_Exercise requirements_
Begin with the line containing "for place, x" and end with the line containing "obj.matrix_world = Matrix.Identity(4)"; set down that block verbatim and nothing else.

_Data section_
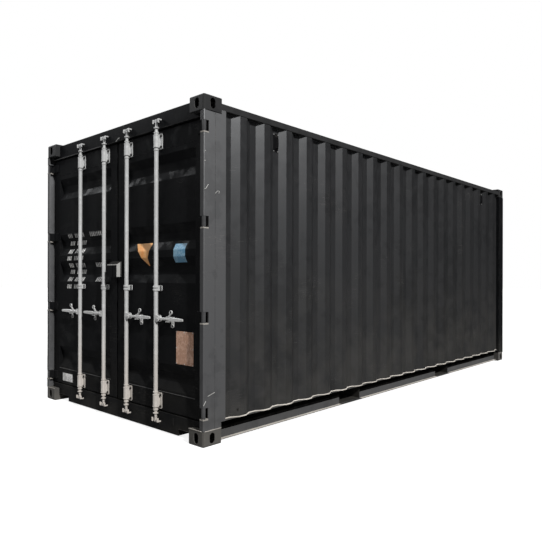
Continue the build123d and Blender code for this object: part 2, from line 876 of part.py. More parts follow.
def lock_box_half(x0, x1, closed_end):
    """One half of the lock box: a hood with a sloping top, open below."""
    front = y_at(lock_box_front_depth)
    back = y_at(leaf_face_depth)
    inner_x0 = x0 + (lock_box_wall if closed_end < 0 else 0)
    inner_x1 = x1 - (lock_box_wall if closed_end > 0 else 0)
    with BuildPart() as box:
        with BuildSketch(side_plane(x0)):
            with BuildLine():
                Polyline(
                    (front, lock_box_bottom), (front, lock_box_bottom + lock_box_front_height),
                    (back, lock_box_bottom + lock_box_back_height), (back, lock_box_bottom), close=True,
                )
            make_face()
        extrude(amount=x1 - x0)
        with BuildSketch(side_plane(inner_x0)):
            with BuildLine():
                Polyline(
                    (front + lock_box_wall, lock_box_bottom),
                    (front + lock_box_wall, lock_box_bottom + lock_box_front_height - lock_box_wall),
                    (back, lock_box_bottom + lock_box_back_height - lock_box_wall),
                    (back, lock_box_bottom), close=True,
                )
            make_face()
        extrude(amount=inner_x1 - inner_x0, mode=Mode.SUBTRACT)
    return box.part


save(lock_box_half(-lock_box_left, -lock_box_gap, -1), "left_lock_box")
save(lock_box_half(lock_box_gap, lock_box_right, 1), "right_lock_box")

for name, leaf_piece in (
    ("door_frame", leaf_frame), ("door_panel", leaf_panel), ("door_gasket", leaf_gasket),
    ("bar_guides", bar_guides), ("handle_rests", handle_rests),
):
    save(leaf_piece.part, "right_" + name)
    save(mirror(leaf_piece.part, about=Plane.YZ), "left_" + name)


# Locking bars: a tube with a cam at each end, collars at the guides and a hub for the handle

def locking_bar(x):
    """One bar of the right door, with its hub and cams towards the hinges."""
    axis_y = y_at(bar_depth)
    with BuildPart() as bar:
        with BuildSketch(level(bar_bottom)):
            with Locations((x, axis_y)):
                Circle(bar_radius)
        extrude(amount=bar_top - bar_bottom)
        for bottom, top in guide_spans:
            with BuildSketch(level(top + collar_gap)):
                with Locations((x, axis_y)):
                    Circle(collar_radius)
            extrude(amount=collar_height)
            with BuildSketch(level(bottom - collar_gap - collar_height)):
                with Locations((x, axis_y)):
                    Circle(collar_radius)
            extrude(amount=collar_height)
        half_hub = hub_height / 2
        with BuildSketch(end_plane(bar_depth + bar_radius)):
            rectangle(x, handle_level - half_hub, x + hub_reach, handle_level + half_hub)
        extrude(amount=2 * bar_radius)
        with BuildSketch(end_plane(bar_depth + hub_slot / 2)):
            rectangle(x + hub_slot_start, handle_level - half_hub, x + hub_reach, handle_level + half_hub)
        extrude(amount=hub_slot, mode=Mode.SUBTRACT)
        with BuildSketch(end_plane(bar_depth + bar_radius)):
            with Locations((x + handle_pin_reach, handle_level)):
                Circle(handle_pin_radius)
        extrude(amount=2 * bar_radius)
        for end_z, direction in ((bar_top, 1), (bar_bottom, -1)):
            with BuildSketch(end_plane(bar_depth + cam_thickness / 2)):
                with BuildLine():
                    Polyline(
                        (x - cam_neck, end_z - direction * cam_root),
                        (x - cam_back, end_z + direction * cam_shoulder),
                        (x - cam_back, end_z + direction * cam_horn),
                        (x - cam_back + cam_horn_width, end_z + direction * cam_horn),
                        (x, end_z + direction * cam_saddle),
                        (x + cam_neck, end_z + direction * cam_saddle),
                        (x + cam_reach - cam_horn_width, end_z + direction * cam_horn),
                        (x + cam_reach, end_z + direction * (cam_horn - cam_horn_width)),
                        (x + cam_reach, end_z + direction * cam_shoulder),
                        (x + cam_neck, end_z - direction * cam_root),
                        close=True,
                    )
                make_face()
            extrude(amount=cam_thickness)
        with BuildSketch(level(bar_bottom + cam_root + collar_height)):
            with Locations((x, axis_y)):
                Circle(bar_radius - bar_wall)
        extrude(amount=bar_top - bar_bottom - 2 * cam_root - 2 * collar_height, mode=Mode.SUBTRACT)
    return bar.part


# Handles: an eye in the hub and a tapered blade

def lock_handle(x):
    """One handle of the right door, pointing towards the hinges."""
    eye_thickness = hub_slot - 2 * handle_side_gap
    eye_back = bar_depth + eye_thickness / 2
    blade_front = bar_depth - eye_thickness / 2
    with BuildPart() as handle:
        with BuildSketch(end_plane(eye_back)):
            with Locations((x + handle_pin_reach, handle_level)):
                Circle(handle_eye_radius)
        extrude(amount=eye_thickness)
        with BuildSketch(end_plane(blade_front + handle_blade_thickness)) as blade:
            with BuildLine():
                Polyline(
                    (x + handle_pin_reach, handle_level - handle_root_width / 2),
                    (x + rest_reach, handle_level - handle_rest_width / 2),
                    (x + handle_length, handle_level - handle_tip_width / 2),
                    (x + handle_length, handle_level + handle_tip_width / 2),
                    (x + rest_reach, handle_level + handle_rest_width / 2),
                    (x + handle_pin_reach, handle_level + handle_root_width / 2),
                    close=True,
                )
            make_face()
            fillet(blade.vertices().group_by(Axis.X)[-1], handle_tip_radius)
        extrude(amount=handle_blade_thickness)
        with BuildSketch(end_plane(eye_back)):
            with Locations((x + handle_pin_reach, handle_level)):
                Circle(handle_pin_radius + running_clearance)
        extrude(amount=eye_thickness, mode=Mode.SUBTRACT)
    return handle.part


# Catches: a curved arm behind the handle with an eye at its end

def handle_catch(x):
    """One catch of the right door, on the pin of its handle rest."""
    pivot = (x + catch_pivot_reach, handle_level)
    eye = (x + rest_reach, handle_level + rest_eye_drop)
    sag = ((pivot[0] + eye[0] + catch_sag) / 2, (pivot[1] + eye[1] - catch_sag) / 2)
    with BuildPart() as catch:
        with BuildSketch(end_plane(leaf_face_depth - catch_standoff + catch_thickness)):
            with BuildLine() as arm:
                ThreePointArc(pivot, sag, eye)
            SlotArc(arm.edge(), catch_arm_width)
            with Locations(pivot):
                Circle(catch_boss_radius)
            with Locations(eye):
                Circle(rest_eye_radius)
                Circle(eye_hole_radius, mode=Mode.SUBTRACT)
            with Locations(pivot):
                Circle(catch_pin_radius + running_clearance, mode=Mode.SUBTRACT)
        extrude(amount=catch_thickness)
    return catch.part


for place, x in zip(("inner", "outer"), bar_places):
    for name, piece in (
        ("locking_bar", locking_bar(x)), ("lock_handle", lock_handle(x)), ("handle_catch", handle_catch(x)),
    ):
        save(piece, "right_" + place + "_" + name)
        save(mirror(piece, about=Plane.YZ), "left_" + place + "_" + name)
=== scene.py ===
import json
import math

import bpy
import numpy as np
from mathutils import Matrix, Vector


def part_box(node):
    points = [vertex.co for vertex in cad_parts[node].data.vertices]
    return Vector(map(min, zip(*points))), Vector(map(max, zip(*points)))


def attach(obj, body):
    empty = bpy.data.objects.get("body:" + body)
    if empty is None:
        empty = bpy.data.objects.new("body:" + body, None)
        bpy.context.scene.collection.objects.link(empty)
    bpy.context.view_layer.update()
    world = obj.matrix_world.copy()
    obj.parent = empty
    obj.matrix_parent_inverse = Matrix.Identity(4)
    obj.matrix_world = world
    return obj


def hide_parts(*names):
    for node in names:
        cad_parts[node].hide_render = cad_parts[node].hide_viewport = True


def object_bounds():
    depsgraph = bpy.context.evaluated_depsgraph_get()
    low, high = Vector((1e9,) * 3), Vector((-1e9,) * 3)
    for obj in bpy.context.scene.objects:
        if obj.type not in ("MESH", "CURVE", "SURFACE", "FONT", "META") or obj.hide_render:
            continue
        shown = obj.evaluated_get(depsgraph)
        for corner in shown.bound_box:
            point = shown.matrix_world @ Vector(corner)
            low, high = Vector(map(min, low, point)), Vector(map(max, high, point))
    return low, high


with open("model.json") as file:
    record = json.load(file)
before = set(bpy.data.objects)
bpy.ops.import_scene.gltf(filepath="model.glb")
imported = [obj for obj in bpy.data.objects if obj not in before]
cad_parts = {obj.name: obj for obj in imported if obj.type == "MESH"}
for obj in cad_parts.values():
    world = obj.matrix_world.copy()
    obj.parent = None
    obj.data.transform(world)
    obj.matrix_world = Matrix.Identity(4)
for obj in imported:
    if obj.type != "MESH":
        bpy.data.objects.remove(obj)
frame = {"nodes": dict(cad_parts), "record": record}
cad_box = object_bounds()

nodes = frame["nodes"]
TAU = 2 * math.pi
ACROSS = (1.0, 0.0, 0.0)
ALONG = (0.0, 1.0, 0.0)
FORWARD = (0.0, -1.0, 0.0)
UPRIGHT = (0.0, 0.0, 1.0)

# Places that many pieces share, in metres, worked out from the frame
HALF_WIDTH = cad_box[1][0]
HALF_LENGTH = cad_box[1][1]
HEIGHT = cad_box[1][2]
DOOR_END = -HALF_LENGTH
CASTING_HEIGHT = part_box("bottom_castings")[1].z
CASTING_WIDTH = 0.162
CASTING_LENGTH = 0.178
UPPER_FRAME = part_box("top_castings")[0].z
LEAF_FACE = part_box("right_door_panel")[0].y
HEADER_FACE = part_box("door_header")[0].y
HEADER_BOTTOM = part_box("door_header")[0].z
RAIL_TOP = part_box("bottom_side_rails")[1].z
SIDES = {"left": -1, "right": 1}
BARS = {
    place: (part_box(f"right_{place}_lock_handle")[0].x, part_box(f"right_{place}_locking_bar"))
    for place in ("inner", "outer")
}
BAR_RADIUS = 0.017
BAR_AXIS = DOOR_END + 0.030
HANDLE_EYE = 0.021
BAR_PLACES = {place: low_x - HANDLE_EYE for place, (low_x, bar_box) in BARS.items()}

# Camera, from a fit of the container's corners in the photo
CAMERA_PLACE = (4.2343, -5.6588, 1.2412)
CAMERA_YAW = math.radians(-43.147)
CAMERA_PITCH = math.radians(0.054)
CAMERA_ROLL = math.radians(0.142)
FOCAL_PIXELS = 547.9
PHOTO_PIXELS = 542
PRINCIPAL_POINT = (258.8, 277.5)
SENSOR = 36.0

# Direction to the sun, from the length of the shadow under the top rail
TO_SUN = (0.74, -0.19, 0.64)

# Colours of the lamps
DAY_WHITE = (1.0, 0.99, 0.98)
COOL_WHITE = (0.97, 0.985, 1.0)


# Camera, light and stage

def place_camera():
    """The camera looks along a yaw and pitch, with a small shift for the photo's off-centre axis."""
    data = bpy.data.cameras.new("camera")
    camera = bpy.data.objects.new("camera", data)
    bpy.context.scene.collection.objects.link(camera)
    data.sensor_fit = "HORIZONTAL"
    data.sensor_width = SENSOR
    data.lens = SENSOR * FOCAL_PIXELS / PHOTO_PIXELS
    data.shift_x = (PHOTO_PIXELS / 2 - PRINCIPAL_POINT[0]) / PHOTO_PIXELS
    data.shift_y = (PRINCIPAL_POINT[1] - PHOTO_PIXELS / 2) / PHOTO_PIXELS
    data.clip_end = 200.0
    forward = Vector((
        math.sin(CAMERA_YAW) * math.cos(CAMERA_PITCH),
        math.cos(CAMERA_YAW) * math.cos(CAMERA_PITCH),
        math.sin(CAMERA_PITCH),
    ))
    camera.rotation_euler = forward.to_track_quat("-Z", "Y").to_euler()
    camera.rotation_euler.rotate_axis("Z", CAMERA_ROLL)
    camera.location = CAMERA_PLACE
    bpy.context.scene.camera = camera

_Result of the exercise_
for place, x in zip(("inner", "outer"), bar_places):
    for name, piece in (
        ("locking_bar", locking_bar(x)), ("lock_handle", lock_handle(x)), ("handle_catch", handle_catch(x)),
    ):
        save(piece, "right_" + place + "_" + name)
        save(mirror(piece, about=Plane.YZ), "left_" + place + "_" + name)
=== scene.py ===
import json
import math

import bpy
import numpy as np
from mathutils import Matrix, Vector


def part_box(node):
    points = [vertex.co for vertex in cad_parts[node].data.vertices]
    return Vector(map(min, zip(*points))), Vector(map(max, zip(*points)))


def attach(obj, body):
    empty = bpy.data.objects.get("body:" + body)
    if empty is None:
        empty = bpy.data.objects.new("body:" + body, None)
        bpy.context.scene.collection.objects.link(empty)
    bpy.context.view_layer.update()
    world = obj.matrix_world.copy()
    obj.parent = empty
    obj.matrix_parent_inverse = Matrix.Identity(4)
    obj.matrix_world = world
    return obj


def hide_parts(*names):
    for node in names:
        cad_parts[node].hide_render = cad_parts[node].hide_viewport = True


def object_bounds():
    depsgraph = bpy.context.evaluated_depsgraph_get()
    low, high = Vector((1e9,) * 3), Vector((-1e9,) * 3)
    for obj in bpy.context.scene.objects:
        if obj.type not in ("MESH", "CURVE", "SURFACE", "FONT", "META") or obj.hide_render:
            continue
        shown = obj.evaluated_get(depsgraph)
        for corner in shown.bound_box:
            point = shown.matrix_world @ Vector(corner)
            low, high = Vector(map(min, low, point)), Vector(map(max, high, point))
    return low, high


with open("model.json") as file:
    record = json.load(file)
before = set(bpy.data.objects)
bpy.ops.import_scene.gltf(filepath="model.glb")
imported = [obj for obj in bpy.data.objects if obj not in before]
cad_parts = {obj.name: obj for obj in imported if obj.type == "MESH"}
for obj in cad_parts.values():
    world = obj.matrix_world.copy()
    obj.parent = None
    obj.data.transform(world)
    obj.matrix_world = Matrix.Identity(4)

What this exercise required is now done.